Llegó la noticia a oídos del rey, y este hizo llevar al palacio al pastorcito. Al oír la flauta, recordó la voz de su hijo menor a quien tanto amaba y del que nunca había vuelto a saber nada. Pidió al pastor la flauta y se puso a tocarla y con gran admiración de todos, la flauta cantó así:

No me toques, padre mío,

ni me dejes de tocar,

que mis hermanos me mataron

por la Flor del Olivar.

El rey se puso a llorar. Acudieron la reina y los príncipes.

El rey pidió a la reina que tocara la flauta, que entonces dijo:

No me toques, madre mía,

ni me dejes de tocar,

que mis hermanos me mataron

por la Flor del Olivar.

El rey quiso que su hijo segundo tocara. Todos vieron que los dos príncipes estaban pálidos y con las piernas en un temblor. El príncipe trató de negarse, pero el rey lo amenazó.

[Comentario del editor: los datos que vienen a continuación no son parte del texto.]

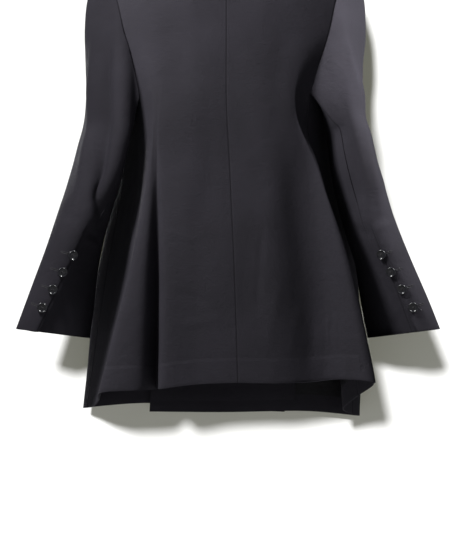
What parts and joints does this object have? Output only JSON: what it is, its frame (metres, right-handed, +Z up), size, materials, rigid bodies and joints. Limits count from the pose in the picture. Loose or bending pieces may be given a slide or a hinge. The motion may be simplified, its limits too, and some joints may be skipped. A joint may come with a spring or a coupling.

La flauta cantó:

No me toques, hermano mío,

ni me dejes de tocar,

que aunque tú no me mataste

me ayudaste a enterrar.

El príncipe mayor, por orden de su padre, tuvo que tocar la flauta:

No me toques, perro ingrato,

ni me dejes de tocar,

que tú fuiste el que me mataste

por la Flor del Olivar.

El pobre rey mandó a meter a sus hijos en un calabozo, y él y la reina se quedaron inconsolables por toda la vida.